Valentino Mazzola e compagni si recarono in Portogallo l'1 maggio del 1949 per disputare, due giorni dopo, l'amichevole col Benfica. Il 4 maggio il tragico ritorno e lo schianto a Superga. Un film ricostruisce le giornate lusitane degli "Invincibili" rivelando particolari finora sconosciuti. Tgcom24 ha incontrato i due autori del documentario
di Domenico Catagnano© Tgcom24
Si è scritto tanto del Grande Torino e di Superga, degli "Invincibili", del "solo il fato li vinse", degli eroi che, come la tragedia greca insegna, muoiono giovani. Sono passati 63 anni da quello schianto, ma ancora forte è il legame tra i tifosi e quella magnifica squadra, diventata mito ed essenza dell'amore verso il Toro. E un atto d'amore è quello che ha spinto Andrea Ragusa, torinese (e torinista), da qualche anno in Portogallo, e Nuno Figueredo, portoghese e tifoso del Benfica, a scavare nei ricordi e nelle memorie per raccontare gli ultimi giorni dei giocatori del Grande Torino, quelli trascorsi a Lisbona per la loro ultima partita prima di imbarcarsi per il volo fatale. I tre giorni in Portogallo rappresentano per certi versi il tassello mancante di tutta la storia. Ragusa e Figueredo, per un anno, hanno rintracciato persone, spulciato giornali, raccolto testimonianze per ricostruire ciò che accadde tra il primo e il 4 maggio di quel 1948. Il risultato è "Benfica-Torino 4-3", un documentario che emoziona e commuove, l'ultima pagina del testamento degli "Invincibili".
Un omaggio, non un addio al calcio
"Quella in Portogallo -racconta Ragusa- fu una partita che, come molti riportano, pensavamo fosse stata organizzata per l'addio al calcio di Francisco Ferreira, stella del Benfica e della nazionale e amico di Valentino Mazzola, che aveva conosciuto tempo prima a Genova per l'amichevole Portogallo-Italia.
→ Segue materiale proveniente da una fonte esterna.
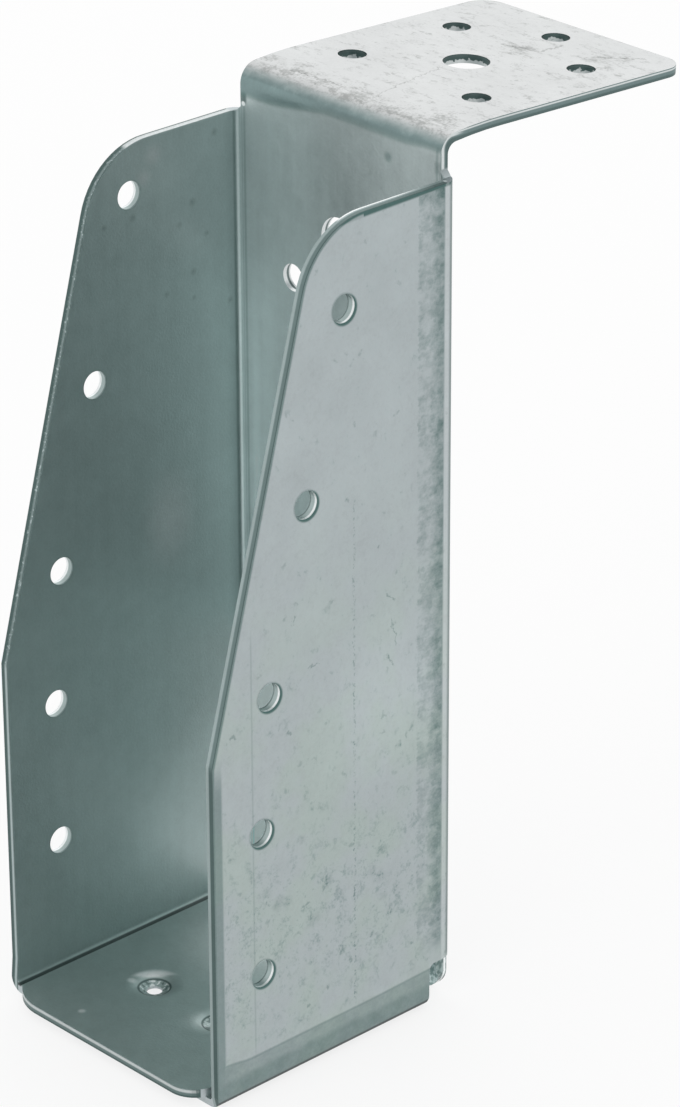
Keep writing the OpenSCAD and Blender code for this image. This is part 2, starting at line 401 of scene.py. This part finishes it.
# Outer faces of the side plates with their bends
def plateShader(m, c):
    p, y, z = plateMarks, m.y, m.z
    noises = cloud, mottle, grain = grime(m)
    level = topDistance(y, z, m.right)
    edge = edgeDistance(y, z, m.right, level)
    warped = wavy(m)
    smear = weathered(m, "smear")
    specks = m.cells(warped, p["specks"]).ramp(*p["speckR"]) * cloud.ramp(*p["speckCloud"])
    mossy = cloud.ramp(*p["mossyCloud"]) * z.ramp(*p["mossyZ"])
    colour = m.mix(mossy, c["plate"], c["mossy"])
    shade = uneven(noises, p["shadeBy"])
    # Painted light: a broad lighter patch on the right plate's outer face
    shade = shade + m.far(m.vec, p["paleAt"]).ramp(*p["paleR"]) * p["paleBy"]

    # Smudges, scratches and specks
    half = wander["reach"] / 2
    onPlate = m.stretch(warped, (0, 1, 1), (0, -half, -half))
    smudged = spots(m, onPlate, onSide, p["smudges"], 0.1)
    dotted = most([m.far(onPlate, onSide(*v)).ramp(*p["dotR"]) for v in p["dots"]])
    lines = strokes(m, onPlate, onSide, p["scratches"], (1, 0, 0))
    away = (z - p["wearAndHighlightZ"]).abs().ramp(18, 70)
    worn = smear + (mottle - 0.5) * 0.55 + (grain - 0.5) * 0.4 - away * 0.09
    worn = worn.ramp(0.5, 0.84)
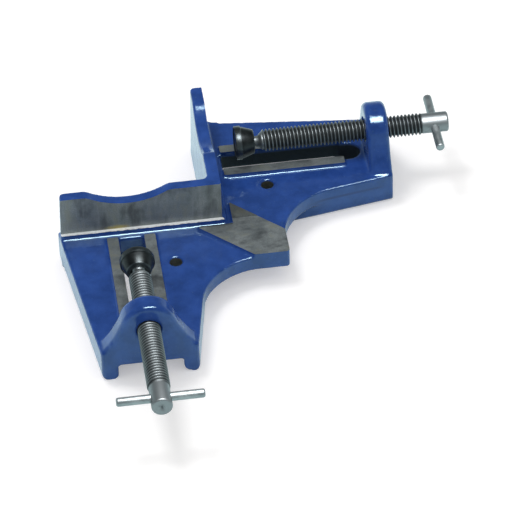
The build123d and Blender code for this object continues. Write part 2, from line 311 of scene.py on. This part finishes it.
def cut(body, tool):
    """Machines body with a cutter, which leaves its own finish on what it cuts."""
    step = body.modifiers.new("cut", "BOOLEAN")
    step.operation = "DIFFERENCE"
    step.solver = "MANIFOLD"
    step.material_mode = "TRANSFER"
    step.object = tool
    settle(body)
    bpy.data.objects.remove(tool)


# The pattern is the CAD's casting, with stock left where the mill will cut and draft in the slots.
# Two cuts across each arm keep the steeper draft of the slots' ends clear of the rails.
ON_FACE = 0.02
RAIL_END_CUTS = (RAIL_END - 3.5, RAIL_END - 1.0)
bm = bmesh.new()
bm.from_mesh(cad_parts["clamp_casting"].data)
bmesh.ops.remove_doubles(bm, verts=bm.verts, dist=2e-6)
for way, side in (((1, 0, 0), 1), ((0, 1, 0), -1)):
    for along in RAIL_END_CUTS:
        bmesh.ops.bisect_plane(bm, geom=bm.verts[:] + bm.edges[:] + bm.faces[:], dist=1e-7,
                               plane_co=Vector(way) * side * along * MM, plane_no=way)
for vertex in bm.verts:
    x, y, z = vertex.co / MM
    if z > LEDGE_HEIGHT - 0.05:
        if abs(y) < ON_FACE and x < 0.5:
            vertex.co.y -= GRINDING_STOCK * MM
        if abs(x) < ON_FACE and y > -0.5:
            vertex.co.x += GRINDING_STOCK * MM
    if abs(z - LEDGE_HEIGHT) < ON_FACE or abs(z - PAD_TOP) < ON_FACE:
        vertex.co.z += GRINDING_STOCK * MM
    if z < ON_FACE:
        vertex.co.z -= GRINDING_STOCK * MM
    if abs(z - PLATE_UNDERSIDE) < ON_FACE:
        for along, across, way, inward in ((-y, -x - SCREW_OFFSET, 0, 1), (x, y - SCREW_OFFSET, 1, -1)):
            if 0 < along < SLOT_END + 0.1 and 0.5 < abs(across) < SLOT_HALF + 0.05:
                at_end = across > 0 and along > RAIL_END_CUTS[1] - 0.5
                draft = min(SLOT_END_DRAFT if at_end else SLOT_DRAFT, 0.9 * abs(across))
                vertex.co[way] += inward * draft * MM * (1 if across > 0 else -1)
casting = as_object("blue_casting", bm, enamel)

# The sand and the enamel round every corner and leave a rippled skin.
skin = casting.modifiers.new("skin", "REMESH")
skin.mode = "VOXEL"
skin.voxel_size = 0.8 * MM
skin.use_smooth_shade = True
soften = casting.modifiers.new("soften", "SMOOTH")
soften.factor = 0.5
soften.iterations = 3
for title, size, height in (("ripple", 9.0, 0.16), ("sand", 2.4, 0.10)):
    clouds = bpy.data.textures.new(title, "CLOUDS")
    clouds.noise_scale = size * MM
    clouds.noise_depth = 2
    wave = casting.modifiers.new(title, "DISPLACE")
    wave.texture = clouds
    wave.texture_coords = "LOCAL"
    wave.strength = height * MM
    wave.mid_level = 0.5
settle(casting)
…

E invece no, il match, come scrivono i giornali portoghesi dell'epoca, era un semplice omaggio a Ferreira, che continuò a giocare ancora per parecchio tempo e magari poteva farlo anche al Toro, visto che a quanto pare era stata avviata una trattativa per portarlo in Italia. Allora i giocatori non erano professionisti, non c'erano sponsor e queste amichevoli di lusso venivano organizzate per guadagnare qualcosa in più grazie agli incassi".